Job
Extract, unchanged, every line from the top of the material below through the line with "1.0, 0, 0.6))", and no more.

## begin Provided data

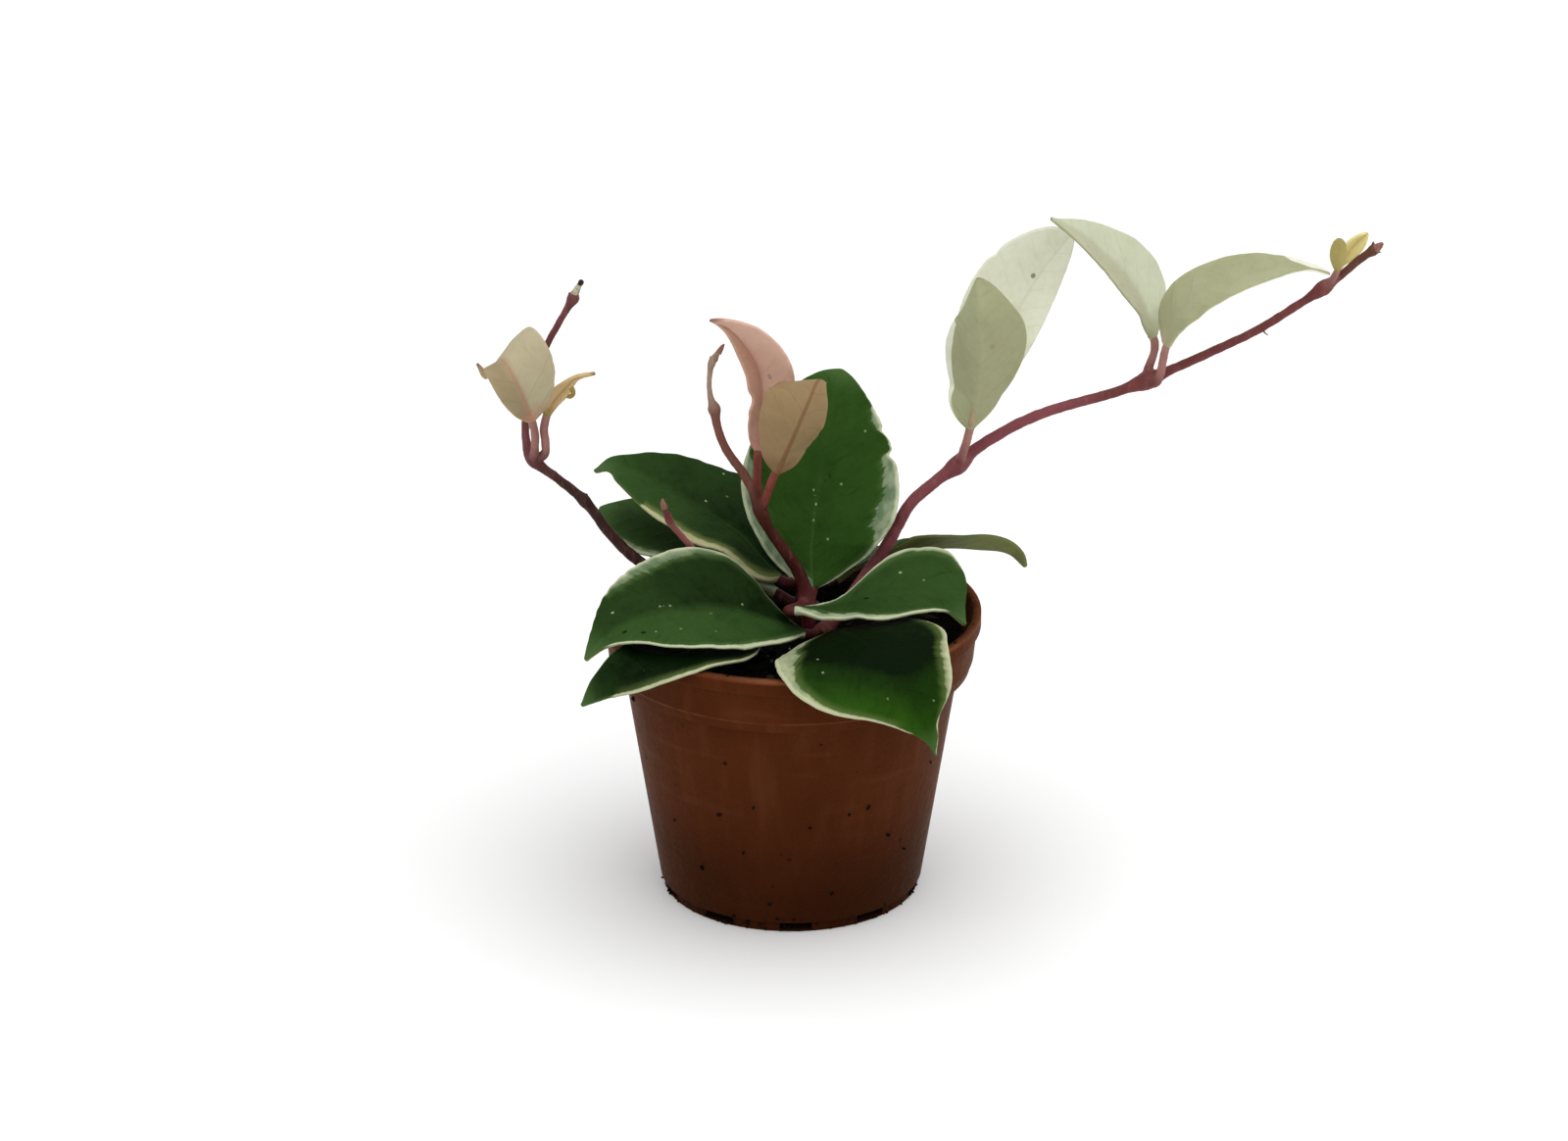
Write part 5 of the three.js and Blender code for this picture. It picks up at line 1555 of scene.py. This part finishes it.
def green_material(leaves, leaf):
    """Waxy dark green with faint veins, pale flecks and a ragged light margin that fades to grey green,
    darkened by painted shade where the leaf's table asks and in the creases.
    """
    s = Surface(f"{leaf['node']}_surface")
    flat = s.attribute("flat", "Vector")
    across, along, seed = s.parts(flat)
    deep, mint, soft = s.parts(s.attribute("shade_and_band", "Vector"))
    share, under = s.attribute("share"), s.attribute("under")

    cloud = s.noise(flat, 11, 3, 0.6)
    mottle = s.noise(flat, 2.4, 4, 0.6)
    fresh = between(leaves.green, leaves.vivid, leaf["vivid"])
    light = between(leaves.light, leaves.vivid, 0.5 * leaf["vivid"])
    # Painted shade from the leaf's table, with random cloud and mottle, darkens the green towards Deep Green.
    depth = s.maths("ADD", deep, s.spread(cloud, 0.4, 0.75, 0, 0.16))
    depth = s.maths("ADD", depth, s.spread(mottle, 0.45, 0.8, 0, 0.14))
    green = s.blend(depth, fresh, leaves.deep)
    veins = vein_pattern(s, flat, across, along)
    green = s.over(green, light, veins, s.spread(deep, 0.0, 0.6, 0.05, 0))
    rib = s.times(s.spread(s.size(across), 0.5, 0.12), s.spread(share, 0.62, 0.1))
    green = s.over(green, light, rib, leaf["rib_light"])
    green = s.over(green, leaves.light, s.spread(share, 0.86, 1.0, 0, 0.6))

    creases = crease_pattern(s, across, along, seed)
    halo, band, greyed = band_masks(s, leaf, flat, soft, mint, creases)
    # Painted shade in the creases.
    green = s.over(green, leaves.deep, s.spread(creases, 0.05, 0.24, 0, 0.26))
    green = s.over(green, light, s.spread(s.attribute("edge"), 0.8, 0.0, 0, 0.4))
    green = s.over(green, between(light, leaves.olive, leaf["warm"]), halo)
    cream = s.blend(0.8 * leaf["warm"], leaves.cream, leaves.yellow)
    base = s.blend(band, green, s.over(cream, leaves.mint, greyed))

    bent = s.warped(flat, 0.8, 0.5)
    flecks = s.maths("MAXIMUM", s.flecks(bent, 5, 0.16, 0.36), s.flecks(bent, 2.6, 0.06, 0.22))
    base = s.over(base, leaves.mint, flecks, s.spread(mottle, 0.3, 0.7, 0.15, 0.6))
    base = s.over(base, leaves.deep, s.flecks(bent, 9, 0.12, 0.5), 0.7)
    dark, bright = speck_masks(s, flat)
    base = s.over(base, leaves.cream, bright, 0.6)
    base = s.over(base, shade(leaves.deep, 0.3), dark, 0.85)

    back = s.blend(s.spread(cloud, 0.3, 0.7), leaves.olive, shade(leaves.olive, 0.72))
    back = s.over(back, leaves.cream, band, 0.5)
    base = s.over(base, back, s.spread(under, 0.45, 0.6))

    normal = s.bumps((s.noise(flat, 0.5, 3), 0.00004), (veins, 0.00008), (mottle, 0.00015))
    roughness = s.maths("MULTIPLY_ADD", s.noise(flat, 3, 3), 0.2, 0.42)
    return s.finish(
        base, roughness, normal, Specular_IOR_Level=0.02, Subsurface_Weight=0.03, Subsurface_Scale=0.002
    )


def young_material(name, face, back, rib_colour, rib_strength, tip):
    """Thin soft leaf without green: painted shade where its table asks, a clear rib, faint veins and a
    slightly darker edge.
    """
    s = Surface(name)
    flat = s.attribute("flat", "Vector")
    across, along, _ = s.parts(flat)
    deep = s.parts(s.attribute("shade_and_band", "Vector"))[0]
    share, edge, under = s.attribute("share"), s.attribute("edge"), s.attribute("under")
    cloud = s.noise(flat, 9, 3, 0.6)
    mottle = s.noise(flat, 1.8, 3, 0.6)
    rolled = s.times(s.spread(s.attribute("inner"), 0.2, -0.2), s.spread(s.attribute("band"), 0.2, 0.7))
    base = s.blend(s.size(s.minus(s.spread(under, 0.45, 0.6), rolled)), face, back)
    dusk = s.darkened(base, (0.78, 0.74, 0.7))
    base = s.over(base, dusk, s.spread(cloud, 0.4, 0.75, 0, 0.35))
    base = s.over(base, dusk, s.spread(mottle, 0.45, 0.75, 0, 0.25))
    # Painted shade, as strong as the leaf's table asks.
    base = s.over(base, s.darkened(base, (0.66, 0.58, 0.48)), deep)
    veins = vein_pattern(s, flat, across, along)
    base = s.over(base, rib_colour, veins, 0.04)
    rib = s.spread(s.maths("DIVIDE", s.size(across), s.spread(share, 0, 1, 1.1, 0.5)), 0.9, 0.25)
    base = s.over(base, rib_colour, rib, rib_strength)
    base = s.over(base, rib_colour, s.spread(share, 0.2, 0.0, 0, 0.7))
    base = s.over(base, rib_colour, s.spread(edge, 0.5, 0.0, 0, 0.12))
    base = s.over(base, shade(rib_colour, 0.4), s.spread(share, tip, 1.0, 0, 0.75))
    brown = paint(92, 74, 56)
    base = s.over(base, brown, speck_masks(s, flat)[0], 0.7)
    base = s.over(base, brown, s.flecks(s.warped(flat, 0.8, 0.5), 9, 0.15, 0.35), 0.3)
    normal = s.bumps((s.noise(flat, 0.6, 3), 0.00004), (veins, 0.00008))
    return s.finish(
        base, 0.55, normal, Specular_IOR_Level=0.1, Subsurface_Weight=0.3, Subsurface_Scale=0.002,
        Subsurface_Radius=(1, 1, 0.8),
    )


# Stage


class PLANT_OT_stage(bpy.types.Operator):
    """Set the pale floor, the soft lights and the camera"""

    bl_idname = "plant.stage"
    bl_label = "Stage"

    FLOOR_SIZE = 20
    TARGET = Vector((-0.002, 0, 0.093))

    def execute(self, context):
        stage = context.scene.plant_stage
        self.floor(stage)
        self.light("overhead_light", (0.15, -0.15, 1), 90, stage.overhead)
        self.light("front_light", (-0.3, -1, 0.8), 120, stage.fill)
        self.sky(context, stage)
        self.camera(context, stage)
        context.scene.view_settings.view_transform = "Standard"
        return {"FINISHED"}

    def floor(self, stage):
        shape = bmesh.new()
        bmesh.ops.create_grid(shape, x_segments=2, y_segments=2, size=self.FLOOR_SIZE)
        ground = object_from("floor", shape)
        ground.data.materials.append(Surface("pale_floor").finish(stage.floor, 0.9, Specular_IOR_Level=0.1))

    def light(self, name, source, spread, strength):
        """A broad soft light that comes from the source's direction, spread over an angle in degrees."""
        lamp = bpy.data.lights.new(name, "SUN")
        lamp.energy = strength
        lamp.angle = math.radians(spread)
        obj = bpy.data.objects.new(name, lamp)
        bpy.context.scene.collection.objects.link(obj)
        obj.rotation_euler = (-Vector(source)).to_track_quat("-Z", "Y").to_euler()

    def sky(self, context, stage):
        world = bpy.data.worlds.new("soft_room")
        world.use_nodes = True
        background = world.node_tree.nodes["Background"]
        background.inputs["Color"].default_value = (1, 1, 1, 1)
        background.inputs["Strength"].default_value = stage.sky
        context.scene.world = world

    def camera(self, context, stage):
        tilt = stage.elevation
        away = Vector((0, -math.cos(tilt), math.sin(tilt)))
        lens = bpy.data.cameras.new("camera")
        lens.lens = stage.lens
        lens.sensor_width = 36
        lens.sensor_fit = "HORIZONTAL"
        obj = bpy.data.objects.new("camera", lens)
        context.scene.collection.objects.link(obj)
        obj.location = self.TARGET + away * stage.distance
        obj.rotation_euler = (math.pi / 2 - tilt, 0, 0)
        context.scene.camera = obj


# Add-on


class PLANT_PT_panel(bpy.types.Panel):
    """Lists the plant's pieces and their settings"""

    bl_idname = "PLANT_PT_panel"
    bl_label = "Wax Plant"
    bl_space_type = "VIEW_3D"
    bl_region_type = "UI"
    bl_category = "Plant"

    def draw(self, context):
        for operator, settings in STEPS:
            box = self.layout.box()
            box.operator(operator)
            group = getattr(context.scene, settings)
            for name in group.bl_rna.properties.keys():
                if name not in ("rna_type", "name"):
                    box.prop(group, name)


GROUPS = {
    "plant_pot": PotSettings,
    "plant_soil": SoilSettings,
    "plant_stems": StemSettings,
    "plant_leaves": LeafSettings,
    "plant_stage": StageSettings,
}
STEPS = (
    ("plant.pot", "plant_pot"),
    ("plant.soil", "plant_soil"),
    ("plant.stems", "plant_stems"),
    ("plant.grown_leaves", "plant_leaves"),
    ("plant.young_leaves", "plant_leaves"),
    ("plant.stage", "plant_stage"),
)
CLASSES = (
    *GROUPS.values(),
    PLANT_OT_pot,
    PLANT_OT_soil,
    PLANT_OT_stems,
    PLANT_OT_grown_leaves,
    PLANT_OT_young_leaves,
    PLANT_OT_stage,
    PLANT_PT_panel,
)


def register():
    for cls in CLASSES:
        bpy.utils.register_class(cls)
    for name, group in GROUPS.items():
        setattr(bpy.types.Scene, name, bpy.props.PointerProperty(type=group))


def unregister():
    for name in GROUPS:
        delattr(bpy.types.Scene, name)
    for cls in reversed(CLASSES):
        bpy.utils.unregister_class(cls)


def main():
    register()
    bpy.ops.plant.pot()
    bpy.ops.plant.soil()
    bpy.ops.plant.stems()
    bpy.ops.plant.grown_leaves()
    bpy.ops.plant.young_leaves()
    bpy.ops.plant.stage()


if __name__ == "__main__":
    main()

## end Provided data

Answer to this exercise
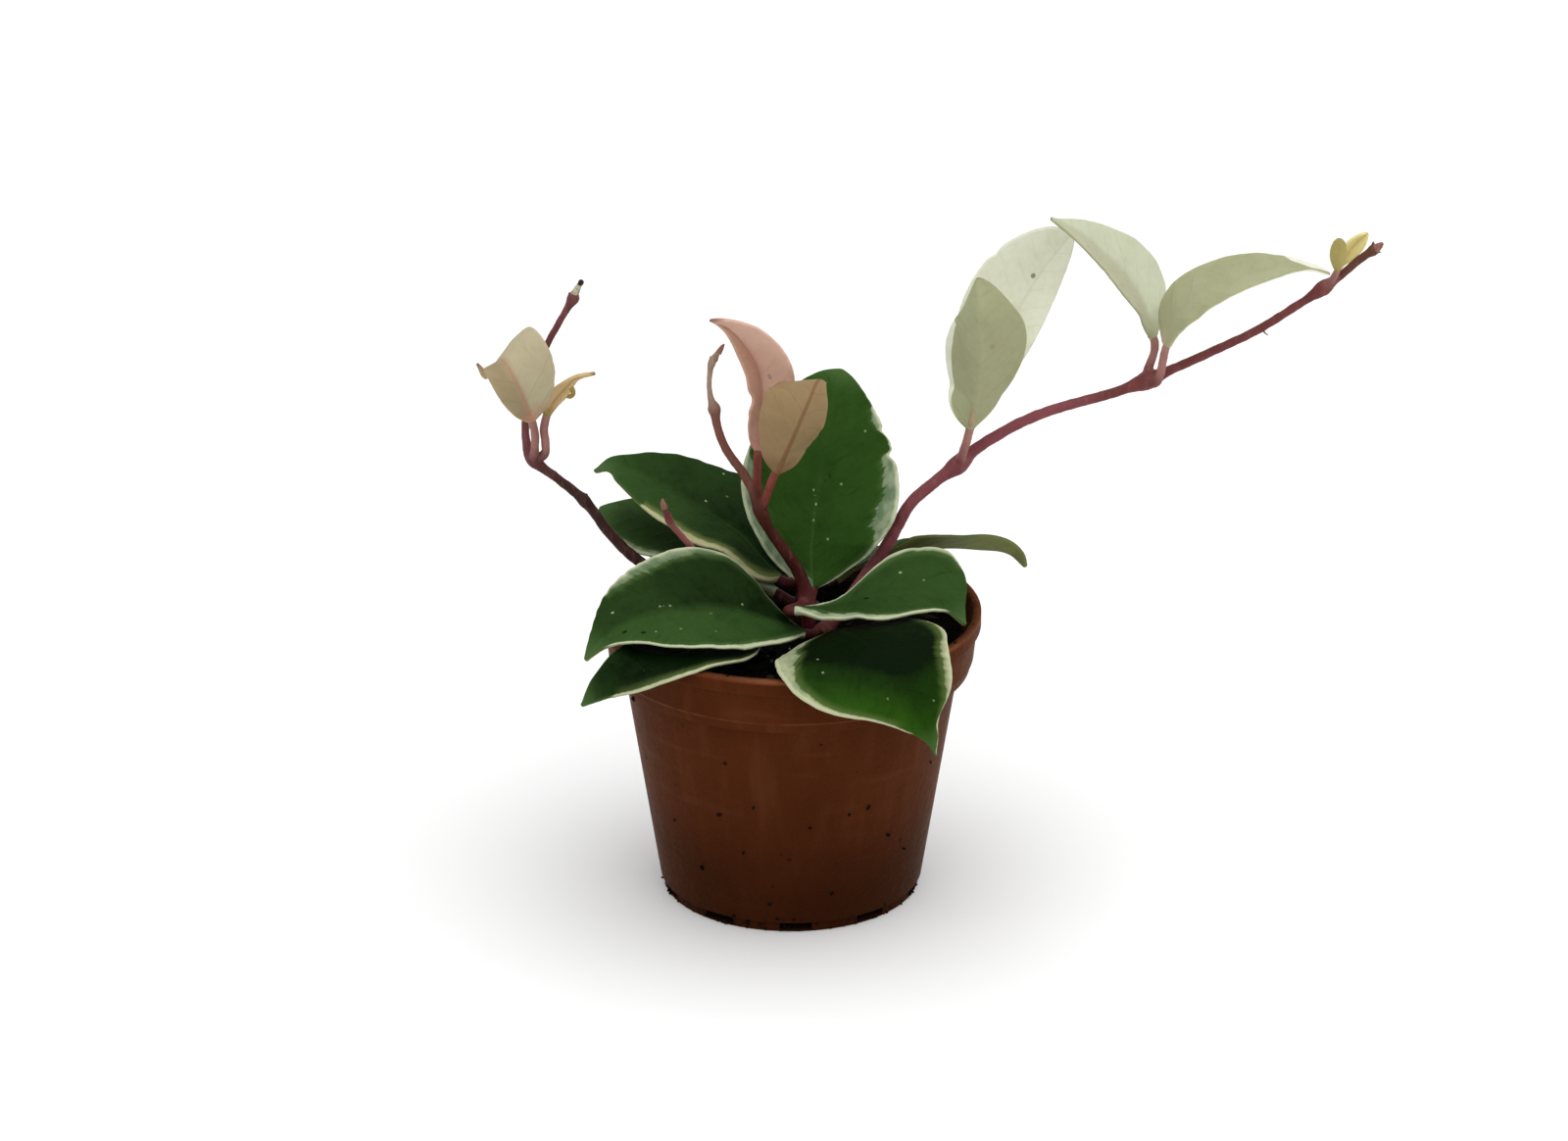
Write part 5 of the three.js and Blender code for this picture. It picks up at line 1555 of scene.py. This part finishes it.
def green_material(leaves, leaf):
    """Waxy dark green with faint veins, pale flecks and a ragged light margin that fades to grey green,
    darkened by painted shade where the leaf's table asks and in the creases.
    """
    s = Surface(f"{leaf['node']}_surface")
    flat = s.attribute("flat", "Vector")
    across, along, seed = s.parts(flat)
    deep, mint, soft = s.parts(s.attribute("shade_and_band", "Vector"))
    share, under = s.attribute("share"), s.attribute("under")

    cloud = s.noise(flat, 11, 3, 0.6)
    mottle = s.noise(flat, 2.4, 4, 0.6)
    fresh = between(leaves.green, leaves.vivid, leaf["vivid"])
    light = between(leaves.light, leaves.vivid, 0.5 * leaf["vivid"])
    # Painted shade from the leaf's table, with random cloud and mottle, darkens the green towards Deep Green.
    depth = s.maths("ADD", deep, s.spread(cloud, 0.4, 0.75, 0, 0.16))
    depth = s.maths("ADD", depth, s.spread(mottle, 0.45, 0.8, 0, 0.14))
    green = s.blend(depth, fresh, leaves.deep)
    veins = vein_pattern(s, flat, across, along)
    green = s.over(green, light, veins, s.spread(deep, 0.0, 0.6, 0.05, 0))
    rib = s.times(s.spread(s.size(across), 0.5, 0.12), s.spread(share, 0.62, 0.1))
    green = s.over(green, light, rib, leaf["rib_light"])
    green = s.over(green, leaves.light, s.spread(share, 0.86, 1.0, 0, 0.6))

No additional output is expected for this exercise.